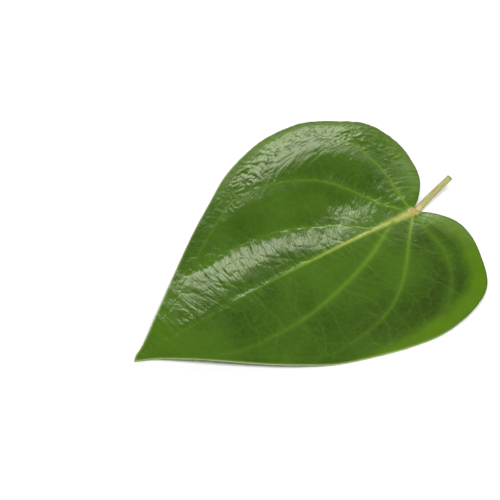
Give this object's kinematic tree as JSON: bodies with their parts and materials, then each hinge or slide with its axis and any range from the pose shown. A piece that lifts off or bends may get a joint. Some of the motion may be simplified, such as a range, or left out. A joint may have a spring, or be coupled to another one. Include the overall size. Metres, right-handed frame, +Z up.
{
  "type": "betel leaf",
  "caption": "Heart-shaped green leaf with a short cut stalk, raised veins beneath and a gently waved blade, lying flat.",
  "frame": {"origin": "on the surface that the leaf lies on, under the middle of its bounding box", "axes": "+Z up off the surface; +X along the midrib from the tip to the stalk; +Y towards the broader half"},
  "size_m": [0.1396, 0.112, 0.0066],
  "materials": {
    "blade": "satin, waxy upper face",
    "stalk": "smooth, dull"
  },
  "bodies": {
    "root": {"leaf_blade": "blade", "leaf_stalk": "stalk"}
  },
  "joints": []
}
________________________________________
# Problem
Your task is to quote all of the data word for word.

# Output for this task
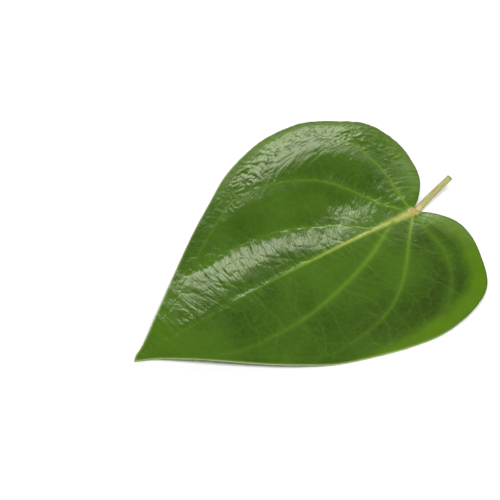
Give this object's kinematic tree as JSON: bodies with their parts and materials, then each hinge or slide with its axis and any range from the pose shown. A piece that lifts off or bends may get a joint. Some of the motion may be simplified, such as a range, or left out. A joint may have a spring, or be coupled to another one. Include the overall size. Metres, right-handed frame, +Z up.
{
  "type": "betel leaf",
  "caption": "Heart-shaped green leaf with a short cut stalk, raised veins beneath and a gently waved blade, lying flat.",
  "frame": {"origin": "on the surface that the leaf lies on, under the middle of its bounding box", "axes": "+Z up off the surface; +X along the midrib from the tip to the stalk; +Y towards the broader half"},
  "size_m": [0.1396, 0.112, 0.0066],
  "materials": {
    "blade": "satin, waxy upper face",
    "stalk": "smooth, dull"
  },
  "bodies": {
    "root": {"leaf_blade": "blade", "leaf_stalk": "stalk"}
  },
  "joints": []
}